6.      Which fictional character would be your best friend?

a.       I think Tom Sawyer would be my best friend, and maybe Bilbo Baggins, once we’d roomed together long enough and had all the usual fights a person would have with a Hobbit—fights about schedules and pantries and my side of the room and your side. But in the woods, we’d be blood-brothers.   

7.      What authors would you say have most influenced your writing?

a.       Melville 
b.      Faulkner 
c.       Hemingway 
d.      Steinbeck 
e.       C.S. Lewis 
f.       Tolkien 
g.      Flannery O’Connor 
h.      Kafka 
i.        Stephen King 

8.      Where’s your favorite place to connect with other authors?

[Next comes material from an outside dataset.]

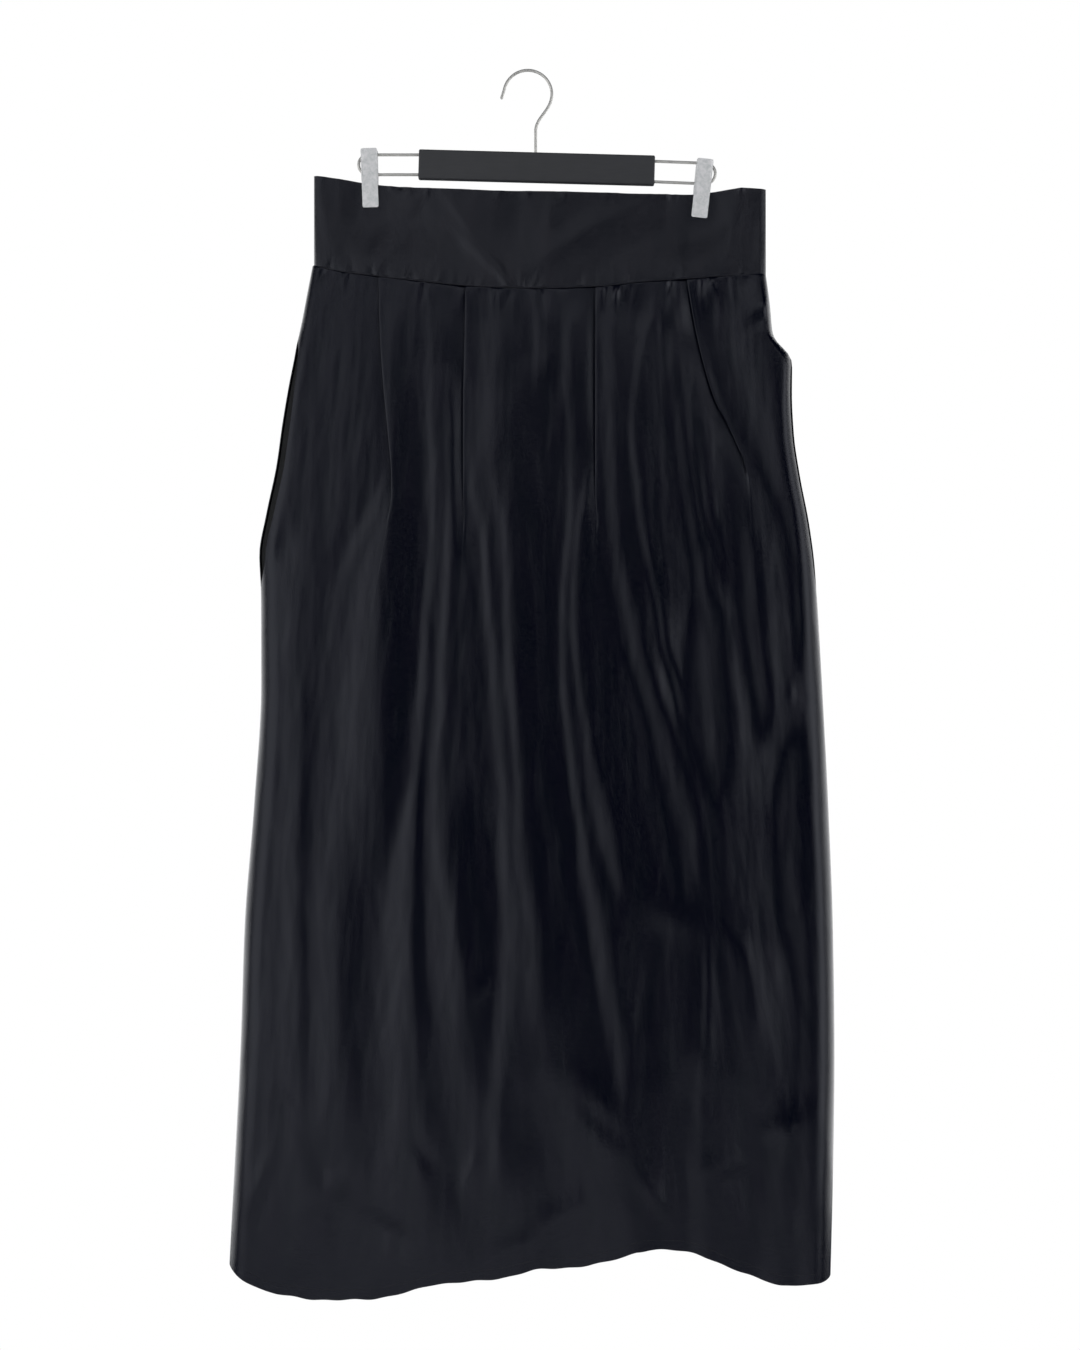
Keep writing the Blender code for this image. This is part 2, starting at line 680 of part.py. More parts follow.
def add_zip_tapes(finish):
    x = CENTRE_BACK + np.linspace(-ZIP_WIDTH / 2, ZIP_WIDTH / 2, 4)
    inset = SEAM_GAP + ZIP_WALL / 2
    top_z = read(WAIST, "x", "top", CENTRE_BACK) - ZIP_TOP
    seam_z = read(WAIST, "x", "seam", CENTRE_BACK)
    hem_z = read(BACK_HEM, "x", "z", CENTRE_BACK)
    rows = []
    for share in BAND_ROWS:
        y = band_depth(x, share) + SIDE_GAP - BAND_CLOTH / 2 - inset
        rows.append((x, y, np.full(len(x), top_z + (seam_z - top_z) * share)))
    for drop in DROP_ROWS:
        if 0 < drop < ZIP_STOP_DROP:
            y = back_inside(x, drop) - inset
            rows.append((x, y, np.full(len(x), seam_z + (hem_z - seam_z) * drop)))
    add_wall("zip_tapes", rows, ZIP_WALL, finish)


def add_zip_slider(finish):
    """A plate with two lugs that hold the pull tab's pin."""
    plate_y, pin_y, pin_z = zip_pin()
    plate = box((SLIDER_WIDTH, SLIDER_PLATE, SLIDER_HEIGHT), (CENTRE_BACK, plate_y, pin_z))
    slider = add_object("zip_slider", plate, finish)
    lug_x = KNUCKLE_WIDTH / 2 + SOCKET_GAP + LUG_WIDTH / 2
    foot_size = (LUG_WIDTH, pin_y - plate_y, LUG_FOOT)
    for name, x in (("left_lug", CENTRE_BACK - lug_x), ("right_lug", CENTRE_BACK + lug_x)):
        combine(slider, name, rod_along_x(LUG_RADIUS, LUG_WIDTH, (x, pin_y, pin_z)), "UNION")
        foot = box(foot_size, (x, (pin_y + plate_y) / 2, pin_z))
        combine(slider, name + "_foot", foot, "UNION")
    pin = rod_along_x(PIN_RADIUS, 2 * lug_x, (CENTRE_BACK, pin_y, pin_z))
    combine(slider, "pin", pin, "UNION")


def add_zip_tab(finish):
    """A teardrop plate on a knuckle that turns on the slider's pin."""
    _, pin_y, pin_z = zip_pin()
    half, neck = TAB_WIDTH / 2, TAB_NECK / 2
    round_z = TAB_ROUND - TAB_LENGTH
    right_side = [(neck, 0.0), (neck, -TAB_SHOULDER), (half, round_z)]
    outline = [(-x, z) for x, z in right_side]
    for step in range(1, TAB_STEPS):
        angle = math.pi * (1 + step / TAB_STEPS)
        outline.append((half * math.cos(angle), round_z + TAB_ROUND * math.sin(angle)))
    outline += right_side[::-1]
    plate = bmesh.new()
    ring = [plate.verts.new((CENTRE_BACK + x, pin_y - TAB_PLATE / 2, pin_z + z))
            for x, z in outline]
    face = plate.faces.new(ring)
    pushed = bmesh.ops.extrude_face_region(plate, geom=[face])
    moved = [item for item in pushed["geom"] if isinstance(item, bmesh.types.BMVert)]
    bmesh.ops.translate(plate, vec=(0.0, TAB_PLATE, 0.0), verts=moved)
    tab = add_object("zip_tab", plate, finish)
    pin = (CENTRE_BACK, pin_y, pin_z)
    combine(tab, "knuckle", rod_along_x(KNUCKLE_RADIUS, KNUCKLE_WIDTH, pin), "UNION")
    hole = rod_along_x(KNUCKLE_HOLE, 2 * KNUCKLE_WIDTH, pin)
    combine(tab, "pin_hole", hole, "DIFFERENCE")


def tube(path, radius, sides=10):
    """A round wire along a flat path of (x, z) places in the middle plane."""
    made = bmesh.new()
    places = [Vector((x, 0.0, z)) for x, z in path]
    rings = []
    for i, place in enumerate(places):
        ahead = places[min(i + 1, len(places) - 1)] - places[max(i - 1, 0)]
        ahead.normalize()
        sideways = Vector((ahead.z, 0.0, -ahead.x))
        ring = []
        for k in range(sides):
            angle = 2 * math.pi * (k + 0.5) / sides
            spoke = sideways * math.cos(angle) + Vector((0.0, 1.0, 0.0)) * math.sin(angle)
            ring.append(made.verts.new(place + radius * spoke))
        rings.append(ring)
    for first, second in zip(rings, rings[1:]):
        for k in range(sides):
            made.faces.new((first[k], first[(k + 1) % sides],
                            second[(k + 1) % sides], second[k]))
    made.faces.new(rings[0])
    made.faces.new(rings[-1])
    return made


def hook_path():
    """Up from the bar, through a bend, round the hook and down to its open tip."""
    bar_top = BAR_CENTRE[1] + BAR_HEIGHT / 2
    centre = np.array((0.0, WIRE_RADIUS - HOOK_RADIUS))
    first, last = HOOK_ARC
    stem_top = np.array((HOOK_STEM_X, HOOK_BEND_Z))
    arc_start = centre + HOOK_RADIUS * np.array((math.cos(first), math.sin(first)))
    arc_heading = np.array((-math.sin(first), math.cos(first)))
    bend = (stem_top, stem_top + (0.0, HOOK_BEND_REACH),
            arc_start - HOOK_BEND_REACH * arc_heading, arc_start)
    path = [(HOOK_STEM_X, bar_top - SOCKET_DEPTH + SOCKET_GAP)]
    for step in range(BEND_STEPS):
        t = step / BEND_STEPS
        weights = ((1 - t) ** 3, 3 * t * (1 - t) ** 2, 3 * t * t * (1 - t), t ** 3)
        path.append(tuple(sum(weight * place for weight, place in zip(weights, bend))))
    for step in range(HOOK_STEPS + 1):
        angle = first + (last - first) * step / HOOK_STEPS
        path.append(tuple(centre + HOOK_RADIUS * np.array((math.cos(angle), math.sin(angle)))))
    path.append(HOOK_TIP)
    return path


def loop_path(end, towards_bar):
    """A wire loop: out of the bar, round the clip's spring and back into the bar."""
    bar_end = BAR_CENTRE[0] - towards_bar * BAR_LENGTH / 2
    inner_x = bar_end + towards_bar * (SOCKET_DEPTH - SOCKET_GAP)
    inner_z = end["loop_z"] - end["slope"] * abs(inner_x - end["loop_x"])
    radius = end["loop_radius"]
    path = [(inner_x, inner_z + radius)]
    for step in range(LOOP_STEPS + 1):
        angle = math.pi * (0.5 + step / LOOP_STEPS)
        path.append((end["loop_x"] + towards_bar * radius * math.cos(angle),
                     end["loop_z"] + radius * math.sin(angle)))
    path.append((inner_x, inner_z - radius))
    return path


def add_socket(bar, name, inner, outer):
    """A blind hole in the bar round the end of a wire."""
    inner, outer = np.array(inner), np.array(outer)
    heading = (outer - inner) / np.linalg.norm(outer - inner)
    guide = tube([tuple(inner - SOCKET_GAP * heading), tuple(outer)], WIRE_RADIUS + SOCKET_GAP)
    combine(bar, name, guide, "DIFFERENCE")


def add_hanger(bar_finish, steel):
    bar_mesh = box((BAR_LENGTH, BAR_DEPTH, BAR_HEIGHT), (0.0, 0.0, 0.0))
    bmesh.ops.bevel(bar_mesh, geom=bar_mesh.edges, offset=BAR_BEVEL, segments=3,
                    profile=0.5, affect="EDGES")
    bmesh.ops.rotate(bar_mesh, matrix=Matrix.Rotation(BAR_TILT, 3, "Y"), verts=bar_mesh.verts)
    bmesh.ops.translate(bar_mesh, vec=(BAR_CENTRE[0], 0.0, BAR_CENTRE[1]), verts=bar_mesh.verts)
    bar = add_object("hanger_bar", bar_mesh, bar_finish)

    hook = hook_path()
    add_object("hanger_hook", tube(hook, WIRE_RADIUS), steel)
    add_socket(bar, "hook_socket", hook[0], hook[1])
    for side, towards_bar in (("left", 1), ("right", -1)):
        loop = loop_path(ENDS[side], towards_bar)
        add_object("hanger_wire_" + side, tube(loop, WIRE_RADIUS), steel)
        add_socket(bar, side + "_upper_socket", loop[0], loop[1])
        add_socket(bar, side + "_lower_socket", loop[-1], loop[-2])
        add_clip(side, steel)


def add_clip(side, steel):
    """A sprung clip: two pressed steel jaws that pinch the waistband, and their spring."""
    end = ENDS[side]
    top = Vector((end["clip_top"][0], 0.0, end["clip_top"][1]))
    foot = Vector((end["clip_foot"][0], 0.0, end["clip_foot"][1]))
    lean = math.atan2(top.x - foot.x, top.z - foot.z)
    across = CLIP_WIDTH * JAW_SECTION["share"]
    for facing, name in ((-1, "front"), (1, "back")):
        rows = []
        for down, stand_off, edge in zip(*JAW.values()):
            middle = stand_off + CLIP_STEEL / 2
            y = facing * (middle - edge * JAW_SECTION["turned"])
            rows.append((across, y, np.full(len(across), -down)))
        jaw = add_wall("clip_" + side + "_" + name + "_jaw", rows, CLIP_STEEL, steel)
        jaw.location = top * MM
        jaw.rotation_euler = (0.0, lean, 0.0)
    spring_down = -(top.z - end["loop_z"])
    spring = add_object("clip_" + side + "_spring",
                        rod_along_x(CLIP_SPRING_RADIUS, CLIP_SPRING_LENGTH,
                                    (0.0, 0.0, spring_down), sides=14), steel)
    spring.location = top * MM
    spring.rotation_euler = (0.0, lean, 0.0)


clear_scene()
satin = material("black satin", CLOTH_COLOUR, 0.42)
bag_cloth = material("pocket cloth", BAG_COLOUR, 0.60)
zip_tape = material("zip tape", ZIP_COLOUR, 0.65)
zip_metal = material("black zip metal", ZIP_COLOUR, 0.35)
bar_finish = material("charcoal bar", BAR_COLOUR, 0.50)
steel = material("steel", STEEL_COLOUR, 0.32, metallic=1.0)
add_waistband(satin)
add_skirt(satin)
for pocket_side in ("left", "right"):
    add_pocket(pocket_side, bag_cloth)
add_zip_tapes(zip_tape)
add_zip_slider(zip_metal)
add_zip_tab(zip_metal)
add_hanger(bar_finish, steel)
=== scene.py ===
"""A pleated satin maxi skirt on a clip hanger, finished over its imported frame.

Sizes are in millimetres, as in the pattern, and MM turns them into metres. Sizes of the
studio and of the finishes, and those with METRES in their names, are in metres.
"""
import math

import bpy
import numpy as np
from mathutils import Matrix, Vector


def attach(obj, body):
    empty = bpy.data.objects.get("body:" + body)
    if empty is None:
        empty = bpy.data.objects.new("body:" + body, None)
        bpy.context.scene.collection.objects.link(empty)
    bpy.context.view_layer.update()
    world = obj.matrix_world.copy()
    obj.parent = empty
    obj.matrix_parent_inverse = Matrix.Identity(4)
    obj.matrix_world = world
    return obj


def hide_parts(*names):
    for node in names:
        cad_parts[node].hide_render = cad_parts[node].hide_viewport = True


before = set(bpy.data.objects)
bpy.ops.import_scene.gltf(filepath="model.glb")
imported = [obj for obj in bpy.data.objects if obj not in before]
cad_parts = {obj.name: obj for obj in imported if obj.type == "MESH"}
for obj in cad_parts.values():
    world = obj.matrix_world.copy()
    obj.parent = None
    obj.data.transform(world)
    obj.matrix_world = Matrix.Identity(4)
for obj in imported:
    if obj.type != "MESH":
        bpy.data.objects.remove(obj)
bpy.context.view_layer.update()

# The studio: a level camera square to the skirt, soft white panels on both sides, above and
# low in front and behind, white air behind the skirt, and a round pale floor under it.
CAMERA_PLACE = (0.0113, -2.2, -0.5585)
PICTURE_HEIGHT_METRES = 1350 / 1080
ROOM_GLOW = (0.012, 0.019, 0.030, 1.0)
FLOOR_RADIUS_METRES = 1.4
FLOOR_Z_METRES = -1.60
FLOOR_SIDES = 128
# place, point it faces, width, height, brightness (white paper is 1)
SOFT_PANELS = {
    "left_panel": ((-1.52, -1.28, -0.50), (0.0, 0.0, -0.60), 2.6, 2.0, 1.30),
    "right_panel": ((1.96, -1.00, -0.50), (0.0, 0.0, -0.60), 1.9, 2.0, 1.75),
    "upper_panel": ((0.0, -2.3, 0.84), (0.0, 0.0, -0.20), 1.3, 0.74, 0.90),
    "high_panel": ((0.0, -2.0, 1.30), (0.0, 0.0, -0.20), 2.0, 1.0, 0.70),
    "low_panel": ((0.0, -1.7, -1.35), (0.0, 0.0, -1.00), 1.5, 0.5, 0.26),
    "floor_panel": ((0.05, -1.4, -1.58), (0.0, 0.0, -1.00), 1.40, 0.5, 0.68),
    "back_left_panel": ((-1.52, 1.30, -0.50), (0.0, 0.0, -0.60), 2.4, 2.0, 1.35),
    "back_right_panel": ((1.60, 1.30, -0.50), (0.0, 0.0, -0.60), 2.2, 2.0, 1.35),
    "back_upper_panel": ((0.0, 2.3, 0.80), (0.0, 0.0, -0.20), 1.4, 0.8, 0.80),
    "back_floor_panel": ((0.0, 1.4, -1.58), (0.0, 0.0, -1.00), 1.40, 0.5, 0.60),
}

scene = bpy.context.scene
scene.view_settings.view_transform = "Standard"
camera_data = bpy.data.cameras.new("camera")
camera_data.sensor_fit = "VERTICAL"
camera_data.angle_y = 2 * math.atan(PICTURE_HEIGHT_METRES / 2 / -CAMERA_PLACE[1])
camera = bpy.data.objects.new("camera", camera_data)
camera.location = CAMERA_PLACE
camera.rotation_euler = (math.pi / 2, 0.0, 0.0)
scene.collection.objects.link(camera)
scene.camera = camera

for name, (place, aim, width, height, brightness) in SOFT_PANELS.items():
    panel = bpy.data.lights.new(name, "AREA")
    panel.shape = "RECTANGLE"
    panel.size = width
    panel.size_y = height
    panel.energy = brightness * math.pi * width * height
    lamp = bpy.data.objects.new(name, panel)
    lamp.location = place
    lamp.rotation_euler = (Vector(aim) - Vector(place)).to_track_quat("-Z", "Y").to_euler()
    lamp.visible_camera = False
    scene.collection.objects.link(lamp)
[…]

a.       Email, so far, is the finest place, though a healthy trustworthy writers’ group would be ideal. The trouble is, establishing that kind of group, one that lasts and is healthy and fun and helpful, is just about as difficult as finding a church that doesn’t leave you feeling chilly or like you’re being courted by a cult.  

9.      What else do you like to do besides writing?

a.       I’m in love with drawing. It’s been my constant companion for years, my oxygen in smotheringly boring meetings and waitings of all kinds.  

10.  Favorite GIF or meme?

a.       I don’t know if this counts, but it’s a pic of a person making a thoughtful face and thinking, “hmmmm…and yet another day has passed and I did not use Algebra once…very interesting.” 

11.  Anything else you’d like to add? A pitch? A reading suggestion? An advertisement?

a.       For all story writers, read, The Anatomy of Story by John Truby.


Thanks, Dr. Williams!! Best of luck to you and your writing!